→ What you need to do: Copy out the listing exactly.

::::::::

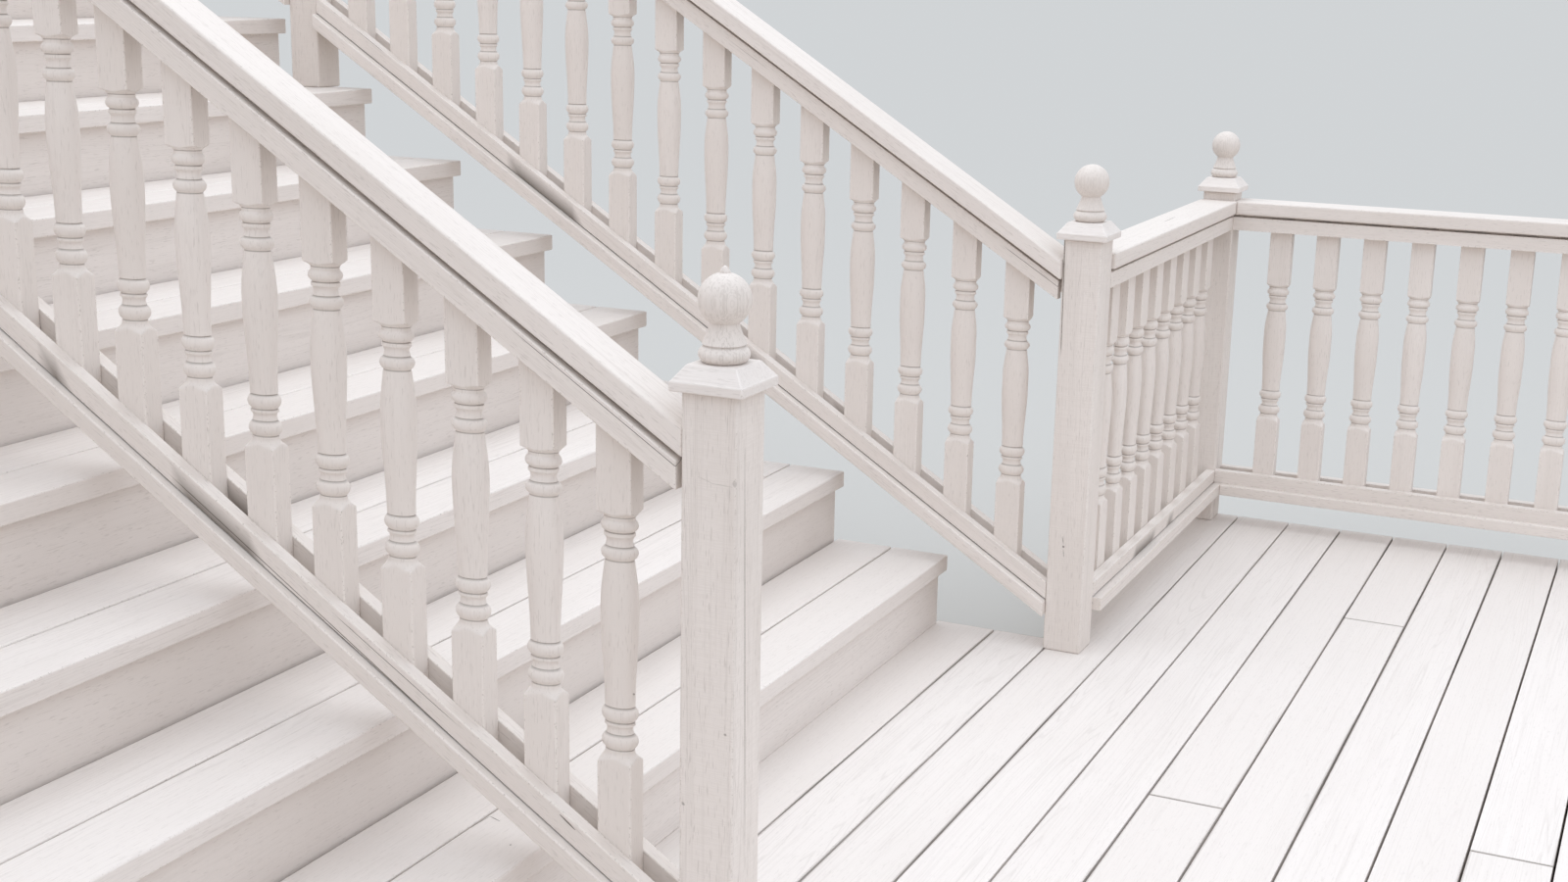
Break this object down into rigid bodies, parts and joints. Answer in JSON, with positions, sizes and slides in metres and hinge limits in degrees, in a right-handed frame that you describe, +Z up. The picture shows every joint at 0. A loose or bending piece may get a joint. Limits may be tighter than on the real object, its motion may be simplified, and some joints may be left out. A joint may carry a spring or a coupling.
{
  "type": "wooden deck stairs",
  "caption": "Wide painted timber flight with closed risers, turned balusters and ball-topped posts, coming down onto a low L-shaped deck.",
  "frame": {"origin": "middle of the footprint, on the ground", "axes": "+X down the flight towards the deck, +Y along the treads towards the side where the deck reaches past the flight, +Z up"},
  "size_m": [6.1118, 4.994, 3.8078],
  "materials": {
    "tread_paint": "worn pale paint on grained boards",
    "rail_paint": "satin pale paint, with grain and cracks showing",
    "frame_wood": "plain treated timber"
  },
  "bodies": {
    "root": {"tread_01": "tread_paint", "tread_02": "tread_paint", "tread_03": "tread_paint", "tread_04": "tread_paint", "tread_05": "tread_paint", "tread_06": "tread_paint", "tread_07": "tread_paint", "tread_08": "tread_paint", "tread_09": "tread_paint", "tread_10": "tread_paint", "tread_11": "tread_paint", "tread_12": "tread_paint", "tread_13": "tread_paint", "tread_14": "tread_paint", "riser_boards": "tread_paint", "deck_boards_main": "tread_paint", "deck_boards_foot": "tread_paint", "far_handrail": "rail_paint", "far_side_boards": "rail_paint", "far_bottom_rail": "rail_paint", "far_balusters": "rail_paint", "middle_handrail": "rail_paint", "middle_side_boards": "rail_paint", "middle_bottom_rail": "rail_paint", "middle_balusters": "rail_paint", "near_handrail": "rail_paint", "near_side_boards": "rail_paint", "near_bottom_rail": "rail_paint", "near_balusters": "rail_paint", "return_handrail": "rail_paint", "return_side_boards": "rail_paint", "return_bottom_rail": "rail_paint", "return_balusters": "rail_paint", "deck_handrail": "rail_paint", "deck_side_boards": "rail_paint", "deck_bottom_rail": "rail_paint", "deck_balusters": "rail_paint", "far_posts": "rail_paint", "middle_posts": "rail_paint", "near_posts": "rail_paint", "deck_posts": "rail_paint", "post_caps": "rail_paint", "ball_finials": "rail_paint", "stringers": "frame_wood", "middle_legs": "frame_wood", "top_legs": "frame_wood", "deck_joists_long": "frame_wood", "deck_joists_short": "frame_wood", "deck_rims": "frame_wood"}
  },
  "joints": []
}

::::::::

→ Answer for this exercise:
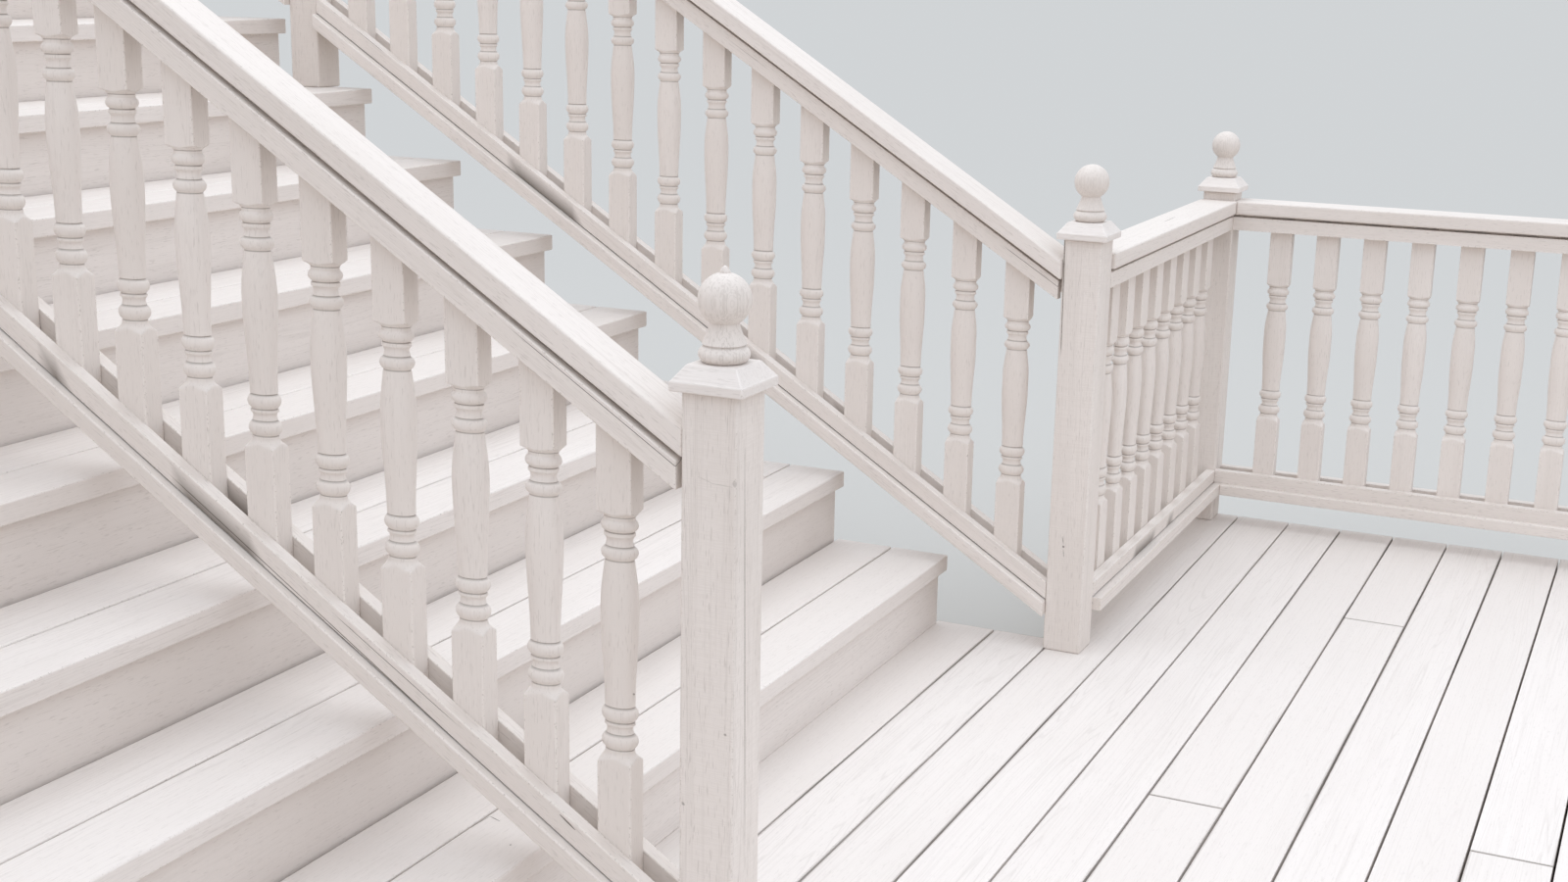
Break this object down into rigid bodies, parts and joints. Answer in JSON, with positions, sizes and slides in metres and hinge limits in degrees, in a right-handed frame that you describe, +Z up. The picture shows every joint at 0. A loose or bending piece may get a joint. Limits may be tighter than on the real object, its motion may be simplified, and some joints may be left out. A joint may carry a spring or a coupling.
{
  "type": "wooden deck stairs",
  "caption": "Wide painted timber flight with closed risers, turned balusters and ball-topped posts, coming down onto a low L-shaped deck.",
  "frame": {"origin": "middle of the footprint, on the ground", "axes": "+X down the flight towards the deck, +Y along the treads towards the side where the deck reaches past the flight, +Z up"},
  "size_m": [6.1118, 4.994, 3.8078],
  "materials": {
    "tread_paint": "worn pale paint on grained boards",
    "rail_paint": "satin pale paint, with grain and cracks showing",
    "frame_wood": "plain treated timber"
  },
  "bodies": {
    "root": {"tread_01": "tread_paint", "tread_02": "tread_paint", "tread_03": "tread_paint", "tread_04": "tread_paint", "tread_05": "tread_paint", "tread_06": "tread_paint", "tread_07": "tread_paint", "tread_08": "tread_paint", "tread_09": "tread_paint", "tread_10": "tread_paint", "tread_11": "tread_paint", "tread_12": "tread_paint", "tread_13": "tread_paint", "tread_14": "tread_paint", "riser_boards": "tread_paint", "deck_boards_main": "tread_paint", "deck_boards_foot": "tread_paint", "far_handrail": "rail_paint", "far_side_boards": "rail_paint", "far_bottom_rail": "rail_paint", "far_balusters": "rail_paint", "middle_handrail": "rail_paint", "middle_side_boards": "rail_paint", "middle_bottom_rail": "rail_paint", "middle_balusters": "rail_paint", "near_handrail": "rail_paint", "near_side_boards": "rail_paint", "near_bottom_rail": "rail_paint", "near_balusters": "rail_paint", "return_handrail": "rail_paint", "return_side_boards": "rail_paint", "return_bottom_rail": "rail_paint", "return_balusters": "rail_paint", "deck_handrail": "rail_paint", "deck_side_boards": "rail_paint", "deck_bottom_rail": "rail_paint", "deck_balusters": "rail_paint", "far_posts": "rail_paint", "middle_posts": "rail_paint", "near_posts": "rail_paint", "deck_posts": "rail_paint", "post_caps": "rail_paint", "ball_finials": "rail_paint", "stringers": "frame_wood", "middle_legs": "frame_wood", "top_legs": "frame_wood", "deck_joists_long": "frame_wood", "deck_joists_short": "frame_wood", "deck_rims": "frame_wood"}
  },
  "joints": []
}